■ GIVEN MATERIAL:
-----

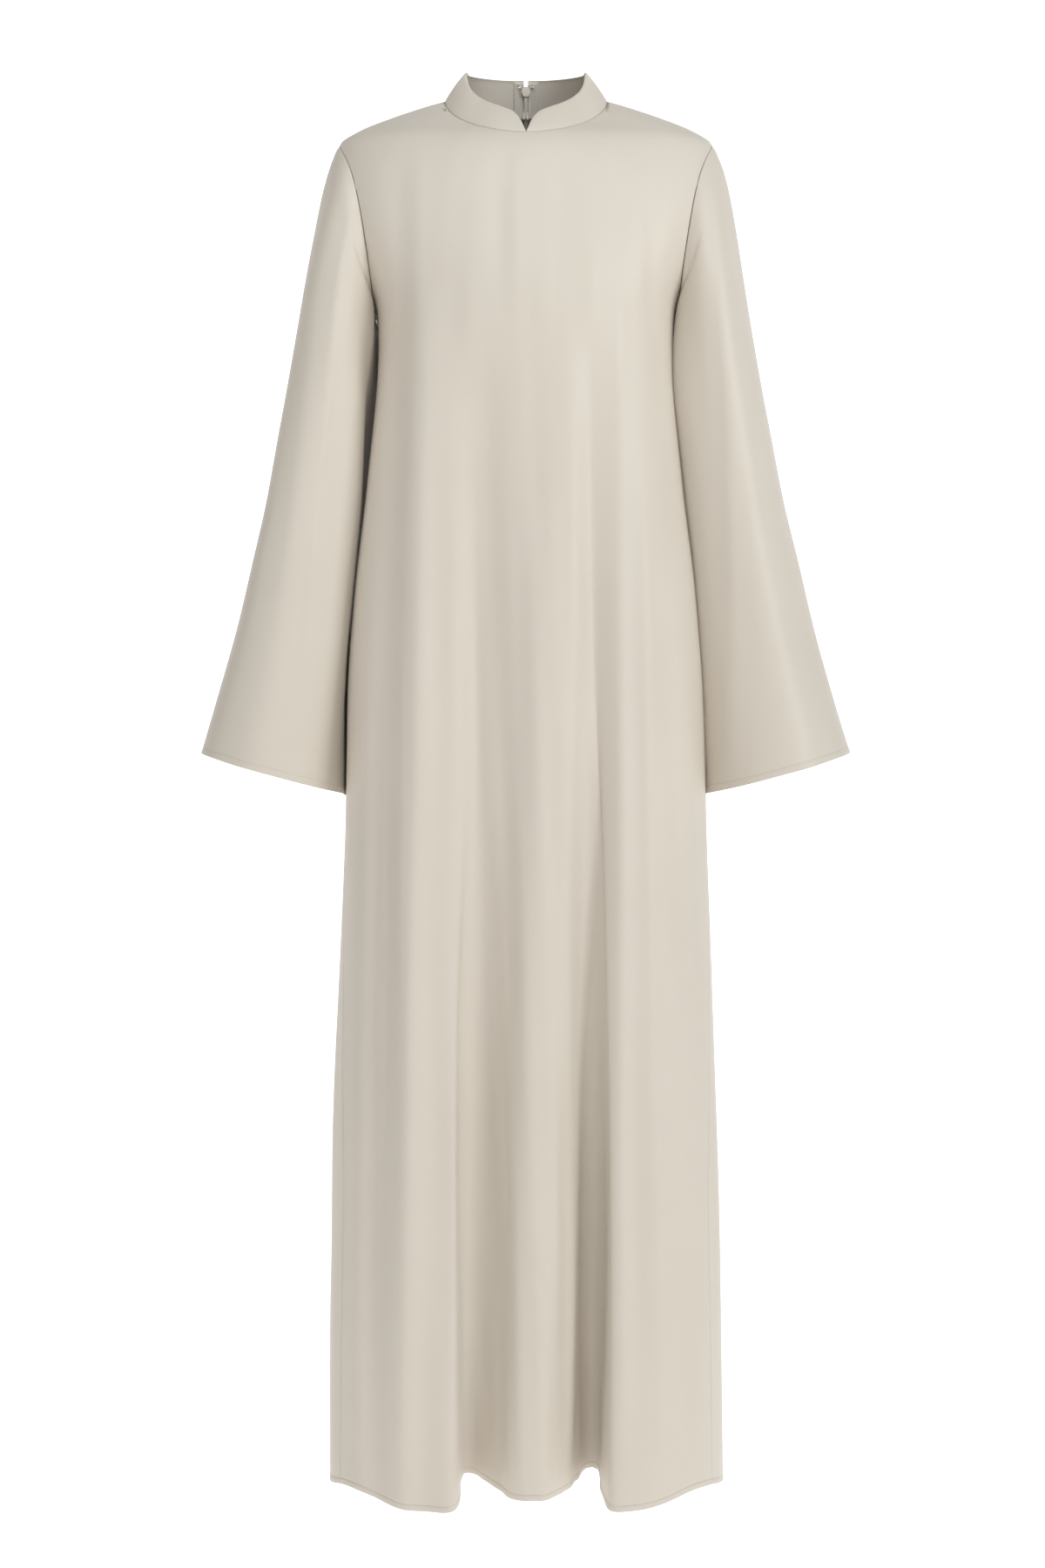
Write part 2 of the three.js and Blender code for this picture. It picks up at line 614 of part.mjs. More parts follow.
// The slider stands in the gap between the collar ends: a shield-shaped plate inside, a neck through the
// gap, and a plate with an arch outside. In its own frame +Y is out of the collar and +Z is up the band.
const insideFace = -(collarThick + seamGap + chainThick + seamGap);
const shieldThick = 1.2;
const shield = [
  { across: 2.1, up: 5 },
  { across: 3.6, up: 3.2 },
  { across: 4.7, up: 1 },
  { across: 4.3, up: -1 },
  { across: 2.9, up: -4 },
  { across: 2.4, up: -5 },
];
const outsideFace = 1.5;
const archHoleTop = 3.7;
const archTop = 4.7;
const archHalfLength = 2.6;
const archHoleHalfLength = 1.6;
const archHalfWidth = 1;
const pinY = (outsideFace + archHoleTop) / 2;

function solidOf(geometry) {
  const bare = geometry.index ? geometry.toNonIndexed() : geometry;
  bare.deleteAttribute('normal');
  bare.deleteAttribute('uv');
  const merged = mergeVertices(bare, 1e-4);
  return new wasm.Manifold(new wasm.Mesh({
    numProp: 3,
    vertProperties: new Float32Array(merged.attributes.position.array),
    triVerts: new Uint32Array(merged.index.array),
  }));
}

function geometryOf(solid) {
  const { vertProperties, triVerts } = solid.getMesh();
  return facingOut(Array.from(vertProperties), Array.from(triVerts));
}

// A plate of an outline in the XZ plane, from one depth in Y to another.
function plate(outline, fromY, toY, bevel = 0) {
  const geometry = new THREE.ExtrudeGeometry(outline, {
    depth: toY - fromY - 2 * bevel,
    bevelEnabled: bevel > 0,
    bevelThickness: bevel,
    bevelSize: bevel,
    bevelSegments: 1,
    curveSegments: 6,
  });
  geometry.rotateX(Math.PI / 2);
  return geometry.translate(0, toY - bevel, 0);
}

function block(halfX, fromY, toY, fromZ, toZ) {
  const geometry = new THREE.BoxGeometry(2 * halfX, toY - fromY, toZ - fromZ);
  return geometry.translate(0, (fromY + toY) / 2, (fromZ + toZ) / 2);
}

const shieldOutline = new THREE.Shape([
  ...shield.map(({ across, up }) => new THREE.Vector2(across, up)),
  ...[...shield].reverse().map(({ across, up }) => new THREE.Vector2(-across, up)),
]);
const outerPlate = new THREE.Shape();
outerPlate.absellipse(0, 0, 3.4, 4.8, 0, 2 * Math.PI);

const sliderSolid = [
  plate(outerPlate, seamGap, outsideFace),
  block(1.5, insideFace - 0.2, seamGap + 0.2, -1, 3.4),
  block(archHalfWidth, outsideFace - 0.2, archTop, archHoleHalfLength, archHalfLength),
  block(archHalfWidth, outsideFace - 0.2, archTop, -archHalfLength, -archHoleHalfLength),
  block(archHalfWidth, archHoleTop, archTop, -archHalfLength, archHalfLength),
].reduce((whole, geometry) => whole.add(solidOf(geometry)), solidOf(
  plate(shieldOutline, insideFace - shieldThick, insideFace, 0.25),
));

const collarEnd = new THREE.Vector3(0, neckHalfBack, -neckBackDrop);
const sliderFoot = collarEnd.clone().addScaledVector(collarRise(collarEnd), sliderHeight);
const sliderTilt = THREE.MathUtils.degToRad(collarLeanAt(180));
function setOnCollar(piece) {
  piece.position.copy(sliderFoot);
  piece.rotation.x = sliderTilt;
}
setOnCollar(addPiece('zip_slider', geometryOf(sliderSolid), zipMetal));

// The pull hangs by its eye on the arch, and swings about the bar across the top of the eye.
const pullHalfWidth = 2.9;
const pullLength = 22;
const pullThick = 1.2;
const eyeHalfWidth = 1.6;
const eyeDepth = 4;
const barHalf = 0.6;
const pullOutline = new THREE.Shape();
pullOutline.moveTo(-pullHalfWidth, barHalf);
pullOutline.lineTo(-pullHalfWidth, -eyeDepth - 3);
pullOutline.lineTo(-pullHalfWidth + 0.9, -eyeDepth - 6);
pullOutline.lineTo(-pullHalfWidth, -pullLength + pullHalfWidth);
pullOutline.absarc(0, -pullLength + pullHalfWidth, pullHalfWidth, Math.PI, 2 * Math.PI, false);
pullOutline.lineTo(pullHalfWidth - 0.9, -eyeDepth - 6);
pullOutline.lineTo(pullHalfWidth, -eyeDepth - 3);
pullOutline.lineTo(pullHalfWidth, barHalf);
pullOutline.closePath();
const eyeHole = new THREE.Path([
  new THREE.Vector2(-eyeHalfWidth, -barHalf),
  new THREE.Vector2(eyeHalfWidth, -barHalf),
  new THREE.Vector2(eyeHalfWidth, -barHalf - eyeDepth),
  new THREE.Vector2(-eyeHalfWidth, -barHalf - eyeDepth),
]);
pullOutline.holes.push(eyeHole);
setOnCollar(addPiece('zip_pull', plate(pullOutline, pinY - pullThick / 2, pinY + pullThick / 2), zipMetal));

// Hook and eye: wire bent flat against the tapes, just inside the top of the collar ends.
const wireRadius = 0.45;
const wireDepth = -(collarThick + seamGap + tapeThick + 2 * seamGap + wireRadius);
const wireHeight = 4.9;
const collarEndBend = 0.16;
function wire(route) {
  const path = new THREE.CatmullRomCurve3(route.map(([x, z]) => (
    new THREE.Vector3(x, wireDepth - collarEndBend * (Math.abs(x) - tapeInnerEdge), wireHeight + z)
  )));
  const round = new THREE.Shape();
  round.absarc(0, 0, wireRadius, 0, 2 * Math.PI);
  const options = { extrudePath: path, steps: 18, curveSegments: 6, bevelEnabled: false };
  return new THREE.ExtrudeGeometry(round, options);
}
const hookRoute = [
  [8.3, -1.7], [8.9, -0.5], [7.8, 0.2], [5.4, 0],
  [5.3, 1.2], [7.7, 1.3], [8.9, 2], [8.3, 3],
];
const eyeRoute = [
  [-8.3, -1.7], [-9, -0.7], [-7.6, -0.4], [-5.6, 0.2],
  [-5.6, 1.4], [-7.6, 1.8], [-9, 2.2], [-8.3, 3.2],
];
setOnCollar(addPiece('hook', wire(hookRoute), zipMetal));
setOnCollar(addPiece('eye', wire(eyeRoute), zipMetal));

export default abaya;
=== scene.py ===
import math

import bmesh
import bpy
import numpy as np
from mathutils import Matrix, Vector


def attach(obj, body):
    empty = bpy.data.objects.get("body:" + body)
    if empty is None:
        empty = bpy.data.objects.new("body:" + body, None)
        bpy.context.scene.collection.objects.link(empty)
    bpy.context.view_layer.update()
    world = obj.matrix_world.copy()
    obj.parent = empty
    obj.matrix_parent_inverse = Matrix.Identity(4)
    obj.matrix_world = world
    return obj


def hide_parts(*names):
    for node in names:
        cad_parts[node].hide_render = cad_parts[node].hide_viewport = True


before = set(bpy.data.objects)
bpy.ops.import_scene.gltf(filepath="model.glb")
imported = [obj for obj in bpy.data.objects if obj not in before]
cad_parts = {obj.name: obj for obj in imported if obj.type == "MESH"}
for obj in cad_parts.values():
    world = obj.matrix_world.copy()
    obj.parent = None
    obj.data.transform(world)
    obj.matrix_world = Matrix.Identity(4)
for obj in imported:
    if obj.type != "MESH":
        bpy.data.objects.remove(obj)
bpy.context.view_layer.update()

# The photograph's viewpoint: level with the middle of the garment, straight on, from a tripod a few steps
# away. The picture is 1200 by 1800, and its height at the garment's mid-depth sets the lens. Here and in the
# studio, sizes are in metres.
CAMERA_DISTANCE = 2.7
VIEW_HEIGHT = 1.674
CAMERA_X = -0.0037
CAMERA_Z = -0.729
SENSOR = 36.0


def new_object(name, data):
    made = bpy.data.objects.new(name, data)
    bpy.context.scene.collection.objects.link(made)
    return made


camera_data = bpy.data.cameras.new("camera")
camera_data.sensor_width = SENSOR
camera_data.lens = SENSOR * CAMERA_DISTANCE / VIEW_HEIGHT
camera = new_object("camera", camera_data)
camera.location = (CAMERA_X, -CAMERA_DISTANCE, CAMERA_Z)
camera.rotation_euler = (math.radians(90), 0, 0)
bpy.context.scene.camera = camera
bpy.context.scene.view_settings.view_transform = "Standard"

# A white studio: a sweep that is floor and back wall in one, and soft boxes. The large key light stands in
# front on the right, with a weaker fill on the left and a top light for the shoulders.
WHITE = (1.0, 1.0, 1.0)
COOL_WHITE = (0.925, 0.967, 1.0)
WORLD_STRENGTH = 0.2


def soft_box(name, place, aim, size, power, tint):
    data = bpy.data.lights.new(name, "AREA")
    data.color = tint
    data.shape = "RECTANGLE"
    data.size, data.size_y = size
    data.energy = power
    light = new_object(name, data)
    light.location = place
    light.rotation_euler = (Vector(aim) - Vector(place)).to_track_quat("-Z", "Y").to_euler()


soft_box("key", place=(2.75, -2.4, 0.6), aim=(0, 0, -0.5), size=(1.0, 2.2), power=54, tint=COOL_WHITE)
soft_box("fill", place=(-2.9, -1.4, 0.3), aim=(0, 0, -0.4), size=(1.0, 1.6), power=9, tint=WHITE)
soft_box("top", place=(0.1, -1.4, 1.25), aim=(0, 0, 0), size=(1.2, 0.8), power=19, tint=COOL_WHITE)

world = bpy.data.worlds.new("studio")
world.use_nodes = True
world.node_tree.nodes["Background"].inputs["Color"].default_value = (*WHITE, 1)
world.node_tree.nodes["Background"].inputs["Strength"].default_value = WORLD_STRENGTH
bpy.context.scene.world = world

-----

■ PROBLEM DESCRIPTION:
Reproduce verbatim only the segment of the listing bounded by the line containing "the collar ends." and the line containing "before = set(bpy.data.objects)", with both boundary lines included.

■ EXERCISE ANSWER:
// Hook and eye: wire bent flat against the tapes, just inside the top of the collar ends.
const wireRadius = 0.45;
const wireDepth = -(collarThick + seamGap + tapeThick + 2 * seamGap + wireRadius);
const wireHeight = 4.9;
const collarEndBend = 0.16;
function wire(route) {
  const path = new THREE.CatmullRomCurve3(route.map(([x, z]) => (
    new THREE.Vector3(x, wireDepth - collarEndBend * (Math.abs(x) - tapeInnerEdge), wireHeight + z)
  )));
  const round = new THREE.Shape();
  round.absarc(0, 0, wireRadius, 0, 2 * Math.PI);
  const options = { extrudePath: path, steps: 18, curveSegments: 6, bevelEnabled: false };
  return new THREE.ExtrudeGeometry(round, options);
}
const hookRoute = [
  [8.3, -1.7], [8.9, -0.5], [7.8, 0.2], [5.4, 0],
  [5.3, 1.2], [7.7, 1.3], [8.9, 2], [8.3, 3],
];
const eyeRoute = [
  [-8.3, -1.7], [-9, -0.7], [-7.6, -0.4], [-5.6, 0.2],
  [-5.6, 1.4], [-7.6, 1.8], [-9, 2.2], [-8.3, 3.2],
];
setOnCollar(addPiece('hook', wire(hookRoute), zipMetal));
setOnCollar(addPiece('eye', wire(eyeRoute), zipMetal));

export default abaya;
=== scene.py ===
import math

import bmesh
import bpy
import numpy as np
from mathutils import Matrix, Vector


def attach(obj, body):
    empty = bpy.data.objects.get("body:" + body)
    if empty is None:
        empty = bpy.data.objects.new("body:" + body, None)
        bpy.context.scene.collection.objects.link(empty)
    bpy.context.view_layer.update()
    world = obj.matrix_world.copy()
    obj.parent = empty
    obj.matrix_parent_inverse = Matrix.Identity(4)
    obj.matrix_world = world
    return obj


def hide_parts(*names):
    for node in names:
        cad_parts[node].hide_render = cad_parts[node].hide_viewport = True


before = set(bpy.data.objects)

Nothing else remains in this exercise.